Data items:

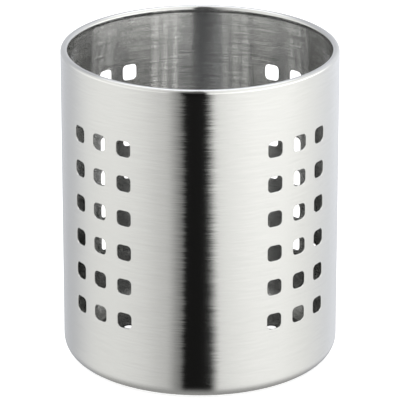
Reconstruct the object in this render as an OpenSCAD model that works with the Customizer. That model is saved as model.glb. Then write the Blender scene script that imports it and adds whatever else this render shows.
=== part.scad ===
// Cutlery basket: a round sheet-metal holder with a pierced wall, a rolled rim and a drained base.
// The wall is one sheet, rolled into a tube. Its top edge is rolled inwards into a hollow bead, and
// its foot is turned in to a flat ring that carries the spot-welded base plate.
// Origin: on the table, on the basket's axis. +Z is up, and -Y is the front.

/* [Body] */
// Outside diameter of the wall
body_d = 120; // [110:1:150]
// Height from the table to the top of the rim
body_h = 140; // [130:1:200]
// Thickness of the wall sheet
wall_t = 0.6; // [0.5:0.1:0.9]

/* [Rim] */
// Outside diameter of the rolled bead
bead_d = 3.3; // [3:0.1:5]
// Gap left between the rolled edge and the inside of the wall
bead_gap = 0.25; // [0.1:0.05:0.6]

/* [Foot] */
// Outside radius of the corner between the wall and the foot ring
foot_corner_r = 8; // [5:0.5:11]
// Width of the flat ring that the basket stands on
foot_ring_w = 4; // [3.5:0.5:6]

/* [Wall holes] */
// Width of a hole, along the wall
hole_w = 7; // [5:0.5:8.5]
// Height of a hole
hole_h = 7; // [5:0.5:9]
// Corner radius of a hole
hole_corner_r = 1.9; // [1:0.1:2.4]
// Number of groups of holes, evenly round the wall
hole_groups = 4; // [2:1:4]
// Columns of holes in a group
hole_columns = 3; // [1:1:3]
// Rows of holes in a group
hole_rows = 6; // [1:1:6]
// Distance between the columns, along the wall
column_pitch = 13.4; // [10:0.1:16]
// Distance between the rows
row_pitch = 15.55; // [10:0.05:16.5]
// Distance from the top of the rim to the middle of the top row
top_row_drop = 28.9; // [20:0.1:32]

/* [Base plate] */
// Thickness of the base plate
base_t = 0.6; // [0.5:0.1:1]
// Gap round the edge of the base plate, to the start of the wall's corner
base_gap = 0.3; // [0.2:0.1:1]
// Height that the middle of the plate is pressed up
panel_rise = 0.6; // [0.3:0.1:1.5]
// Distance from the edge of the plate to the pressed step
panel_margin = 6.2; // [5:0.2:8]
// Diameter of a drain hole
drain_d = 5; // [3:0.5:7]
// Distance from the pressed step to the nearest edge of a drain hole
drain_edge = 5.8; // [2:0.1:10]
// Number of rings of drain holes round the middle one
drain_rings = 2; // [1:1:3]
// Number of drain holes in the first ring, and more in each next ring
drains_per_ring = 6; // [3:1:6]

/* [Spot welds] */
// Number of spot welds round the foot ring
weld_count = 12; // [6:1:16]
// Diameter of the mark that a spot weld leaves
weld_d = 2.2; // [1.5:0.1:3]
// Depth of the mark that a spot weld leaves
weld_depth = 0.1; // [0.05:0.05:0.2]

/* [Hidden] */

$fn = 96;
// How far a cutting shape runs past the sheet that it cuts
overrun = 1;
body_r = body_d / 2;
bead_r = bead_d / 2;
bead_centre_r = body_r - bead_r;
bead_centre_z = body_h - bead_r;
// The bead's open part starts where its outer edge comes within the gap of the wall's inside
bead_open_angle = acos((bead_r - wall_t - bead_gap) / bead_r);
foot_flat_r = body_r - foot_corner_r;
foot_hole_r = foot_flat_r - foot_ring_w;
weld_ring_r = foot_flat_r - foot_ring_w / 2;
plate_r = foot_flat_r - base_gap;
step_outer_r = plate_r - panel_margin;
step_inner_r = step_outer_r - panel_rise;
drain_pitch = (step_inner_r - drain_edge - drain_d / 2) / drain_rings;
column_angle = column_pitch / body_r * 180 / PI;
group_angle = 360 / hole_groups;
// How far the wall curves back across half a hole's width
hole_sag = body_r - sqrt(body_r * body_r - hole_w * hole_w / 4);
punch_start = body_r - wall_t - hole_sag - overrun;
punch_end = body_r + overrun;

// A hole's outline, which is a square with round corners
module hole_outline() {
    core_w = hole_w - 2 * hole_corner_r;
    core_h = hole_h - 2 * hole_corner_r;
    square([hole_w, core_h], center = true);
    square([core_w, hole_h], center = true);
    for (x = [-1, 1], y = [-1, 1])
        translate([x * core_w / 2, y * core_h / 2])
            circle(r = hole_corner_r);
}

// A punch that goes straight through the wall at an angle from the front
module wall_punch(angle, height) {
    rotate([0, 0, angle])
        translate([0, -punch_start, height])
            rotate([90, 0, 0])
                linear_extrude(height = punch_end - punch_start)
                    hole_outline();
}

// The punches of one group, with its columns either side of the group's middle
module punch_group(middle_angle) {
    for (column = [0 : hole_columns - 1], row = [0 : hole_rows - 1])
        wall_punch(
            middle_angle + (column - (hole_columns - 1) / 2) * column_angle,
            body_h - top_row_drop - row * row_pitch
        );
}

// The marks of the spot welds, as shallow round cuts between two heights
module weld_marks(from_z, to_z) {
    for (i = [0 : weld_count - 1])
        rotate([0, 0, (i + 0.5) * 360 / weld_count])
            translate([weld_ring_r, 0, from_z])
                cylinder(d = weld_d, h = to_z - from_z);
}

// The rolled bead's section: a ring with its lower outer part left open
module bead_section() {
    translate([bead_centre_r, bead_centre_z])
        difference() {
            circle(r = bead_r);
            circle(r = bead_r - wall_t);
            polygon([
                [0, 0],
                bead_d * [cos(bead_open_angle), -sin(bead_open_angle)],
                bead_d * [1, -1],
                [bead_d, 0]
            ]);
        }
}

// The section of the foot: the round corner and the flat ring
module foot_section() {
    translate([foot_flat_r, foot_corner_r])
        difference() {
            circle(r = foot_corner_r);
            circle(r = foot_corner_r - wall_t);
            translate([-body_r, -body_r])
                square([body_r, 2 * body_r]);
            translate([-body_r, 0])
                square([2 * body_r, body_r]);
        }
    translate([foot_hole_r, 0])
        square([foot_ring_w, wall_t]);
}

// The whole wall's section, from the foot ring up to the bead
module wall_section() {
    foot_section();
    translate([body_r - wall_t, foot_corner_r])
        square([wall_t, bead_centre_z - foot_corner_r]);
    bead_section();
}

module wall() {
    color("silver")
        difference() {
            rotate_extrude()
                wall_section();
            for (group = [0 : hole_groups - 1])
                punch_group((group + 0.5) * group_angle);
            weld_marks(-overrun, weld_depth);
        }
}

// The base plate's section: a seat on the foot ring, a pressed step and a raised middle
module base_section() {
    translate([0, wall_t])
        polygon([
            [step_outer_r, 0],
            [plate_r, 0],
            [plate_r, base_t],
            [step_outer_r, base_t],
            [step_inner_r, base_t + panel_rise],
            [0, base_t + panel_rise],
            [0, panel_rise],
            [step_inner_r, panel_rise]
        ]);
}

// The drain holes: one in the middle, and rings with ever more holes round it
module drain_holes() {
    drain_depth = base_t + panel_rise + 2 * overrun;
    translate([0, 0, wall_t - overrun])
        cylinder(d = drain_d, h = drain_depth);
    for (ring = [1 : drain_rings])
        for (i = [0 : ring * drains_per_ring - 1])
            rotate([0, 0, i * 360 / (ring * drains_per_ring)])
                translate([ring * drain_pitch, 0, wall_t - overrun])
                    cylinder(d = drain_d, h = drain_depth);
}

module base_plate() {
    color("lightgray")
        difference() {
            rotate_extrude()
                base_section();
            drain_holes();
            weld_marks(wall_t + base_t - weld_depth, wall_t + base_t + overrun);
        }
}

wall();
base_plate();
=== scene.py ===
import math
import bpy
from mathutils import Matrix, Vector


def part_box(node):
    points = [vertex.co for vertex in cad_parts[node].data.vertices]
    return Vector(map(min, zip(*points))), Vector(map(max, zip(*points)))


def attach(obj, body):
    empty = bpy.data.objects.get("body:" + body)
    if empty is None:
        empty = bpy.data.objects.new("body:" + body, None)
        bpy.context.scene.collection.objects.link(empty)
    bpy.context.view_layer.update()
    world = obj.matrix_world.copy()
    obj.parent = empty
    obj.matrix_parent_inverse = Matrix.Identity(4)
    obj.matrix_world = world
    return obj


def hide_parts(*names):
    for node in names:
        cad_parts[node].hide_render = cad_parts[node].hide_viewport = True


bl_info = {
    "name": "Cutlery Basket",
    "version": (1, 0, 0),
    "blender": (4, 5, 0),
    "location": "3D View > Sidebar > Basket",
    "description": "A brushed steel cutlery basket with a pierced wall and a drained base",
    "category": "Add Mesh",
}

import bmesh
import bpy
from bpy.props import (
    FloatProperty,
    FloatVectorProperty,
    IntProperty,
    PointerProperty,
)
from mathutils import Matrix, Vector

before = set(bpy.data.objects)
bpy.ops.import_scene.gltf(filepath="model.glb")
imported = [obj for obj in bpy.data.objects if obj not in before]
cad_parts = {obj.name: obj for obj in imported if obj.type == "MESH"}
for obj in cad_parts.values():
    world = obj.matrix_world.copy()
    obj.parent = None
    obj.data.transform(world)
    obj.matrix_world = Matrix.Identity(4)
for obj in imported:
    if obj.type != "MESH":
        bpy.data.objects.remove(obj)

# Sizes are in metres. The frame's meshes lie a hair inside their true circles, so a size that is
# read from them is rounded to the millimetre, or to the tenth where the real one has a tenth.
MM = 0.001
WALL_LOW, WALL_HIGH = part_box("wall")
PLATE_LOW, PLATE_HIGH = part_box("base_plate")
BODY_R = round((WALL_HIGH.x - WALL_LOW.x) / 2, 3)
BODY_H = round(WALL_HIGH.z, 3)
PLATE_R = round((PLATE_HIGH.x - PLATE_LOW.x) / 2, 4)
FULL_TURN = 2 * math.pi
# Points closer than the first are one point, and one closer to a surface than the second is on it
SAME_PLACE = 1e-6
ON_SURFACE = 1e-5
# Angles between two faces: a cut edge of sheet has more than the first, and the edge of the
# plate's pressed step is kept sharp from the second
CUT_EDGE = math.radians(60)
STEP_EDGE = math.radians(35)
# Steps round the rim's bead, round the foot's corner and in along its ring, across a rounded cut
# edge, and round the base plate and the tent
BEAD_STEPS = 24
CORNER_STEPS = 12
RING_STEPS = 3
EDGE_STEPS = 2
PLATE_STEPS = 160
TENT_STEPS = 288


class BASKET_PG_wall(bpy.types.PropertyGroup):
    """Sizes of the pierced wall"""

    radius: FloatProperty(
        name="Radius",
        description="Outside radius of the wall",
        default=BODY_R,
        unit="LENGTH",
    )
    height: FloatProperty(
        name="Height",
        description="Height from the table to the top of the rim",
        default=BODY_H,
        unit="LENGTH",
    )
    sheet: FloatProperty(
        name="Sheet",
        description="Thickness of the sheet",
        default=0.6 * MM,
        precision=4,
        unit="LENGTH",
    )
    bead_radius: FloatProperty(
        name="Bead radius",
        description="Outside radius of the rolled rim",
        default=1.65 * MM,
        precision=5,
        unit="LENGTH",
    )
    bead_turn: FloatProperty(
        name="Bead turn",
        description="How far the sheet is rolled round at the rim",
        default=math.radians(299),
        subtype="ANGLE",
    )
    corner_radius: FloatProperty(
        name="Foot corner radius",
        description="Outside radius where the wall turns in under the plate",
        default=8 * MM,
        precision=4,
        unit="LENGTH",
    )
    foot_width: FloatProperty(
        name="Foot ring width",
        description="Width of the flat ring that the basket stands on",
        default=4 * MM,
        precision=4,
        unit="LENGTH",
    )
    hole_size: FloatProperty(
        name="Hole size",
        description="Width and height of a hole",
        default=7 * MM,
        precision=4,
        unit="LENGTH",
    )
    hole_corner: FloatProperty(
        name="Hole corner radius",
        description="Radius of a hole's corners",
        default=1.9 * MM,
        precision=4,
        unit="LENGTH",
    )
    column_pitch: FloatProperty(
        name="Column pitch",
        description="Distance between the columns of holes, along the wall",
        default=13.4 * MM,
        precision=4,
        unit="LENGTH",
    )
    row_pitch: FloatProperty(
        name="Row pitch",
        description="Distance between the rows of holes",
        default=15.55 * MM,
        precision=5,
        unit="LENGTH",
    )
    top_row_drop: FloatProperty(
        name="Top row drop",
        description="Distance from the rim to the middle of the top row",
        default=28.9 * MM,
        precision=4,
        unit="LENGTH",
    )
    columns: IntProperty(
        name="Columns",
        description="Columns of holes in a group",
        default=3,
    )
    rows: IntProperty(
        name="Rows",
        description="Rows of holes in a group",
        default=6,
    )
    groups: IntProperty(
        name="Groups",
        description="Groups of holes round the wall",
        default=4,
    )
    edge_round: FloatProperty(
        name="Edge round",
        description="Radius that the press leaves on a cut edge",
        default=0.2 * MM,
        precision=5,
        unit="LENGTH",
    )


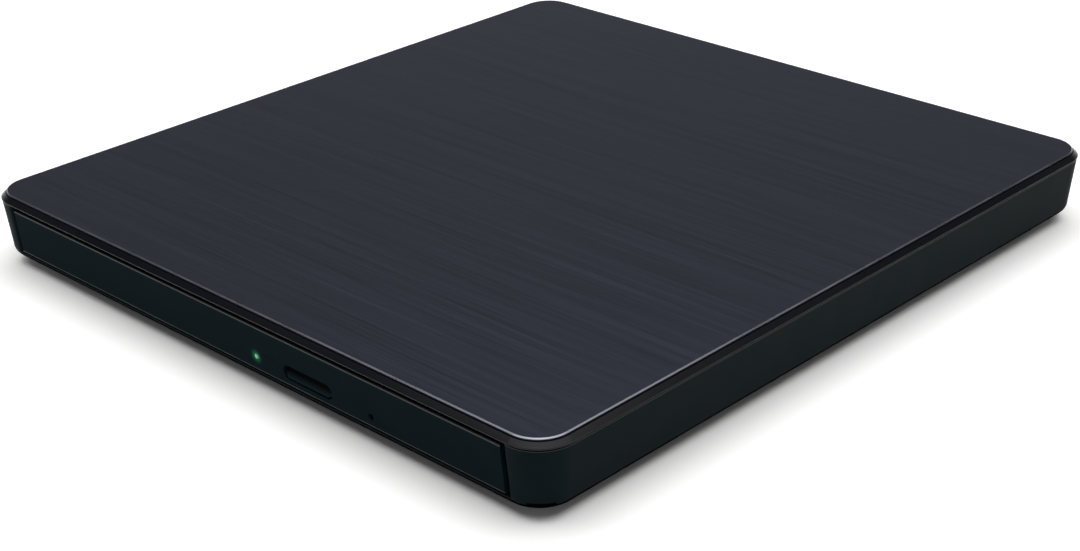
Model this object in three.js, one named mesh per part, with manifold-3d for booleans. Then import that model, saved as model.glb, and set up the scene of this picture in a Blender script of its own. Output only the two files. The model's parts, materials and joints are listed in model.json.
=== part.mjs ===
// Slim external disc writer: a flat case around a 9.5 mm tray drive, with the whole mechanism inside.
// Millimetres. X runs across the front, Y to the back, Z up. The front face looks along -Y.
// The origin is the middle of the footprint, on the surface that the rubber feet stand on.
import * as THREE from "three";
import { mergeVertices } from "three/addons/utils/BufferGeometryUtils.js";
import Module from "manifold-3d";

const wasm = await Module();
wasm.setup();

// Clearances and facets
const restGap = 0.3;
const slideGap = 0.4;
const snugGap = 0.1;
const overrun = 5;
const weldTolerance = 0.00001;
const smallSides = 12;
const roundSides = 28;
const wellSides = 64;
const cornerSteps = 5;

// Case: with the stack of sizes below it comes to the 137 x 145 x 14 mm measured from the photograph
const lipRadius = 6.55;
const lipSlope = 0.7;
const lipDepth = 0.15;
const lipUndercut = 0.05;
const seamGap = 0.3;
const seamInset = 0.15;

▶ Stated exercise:
Starting at the line that holds "holes round it", copy each line exactly and stop after the line that holds "for node in".

▶ Exercise result:
// The drain holes: one in the middle, and rings with ever more holes round it
module drain_holes() {
    drain_depth = base_t + panel_rise + 2 * overrun;
    translate([0, 0, wall_t - overrun])
        cylinder(d = drain_d, h = drain_depth);
    for (ring = [1 : drain_rings])
        for (i = [0 : ring * drains_per_ring - 1])
            rotate([0, 0, i * 360 / (ring * drains_per_ring)])
                translate([ring * drain_pitch, 0, wall_t - overrun])
                    cylinder(d = drain_d, h = drain_depth);
}

module base_plate() {
    color("lightgray")
        difference() {
            rotate_extrude()
                base_section();
            drain_holes();
            weld_marks(wall_t + base_t - weld_depth, wall_t + base_t + overrun);
        }
}

wall();
base_plate();
=== scene.py ===
import math
import bpy
from mathutils import Matrix, Vector


def part_box(node):
    points = [vertex.co for vertex in cad_parts[node].data.vertices]
    return Vector(map(min, zip(*points))), Vector(map(max, zip(*points)))


def attach(obj, body):
    empty = bpy.data.objects.get("body:" + body)
    if empty is None:
        empty = bpy.data.objects.new("body:" + body, None)
        bpy.context.scene.collection.objects.link(empty)
    bpy.context.view_layer.update()
    world = obj.matrix_world.copy()
    obj.parent = empty
    obj.matrix_parent_inverse = Matrix.Identity(4)
    obj.matrix_world = world
    return obj


def hide_parts(*names):
    for node in names:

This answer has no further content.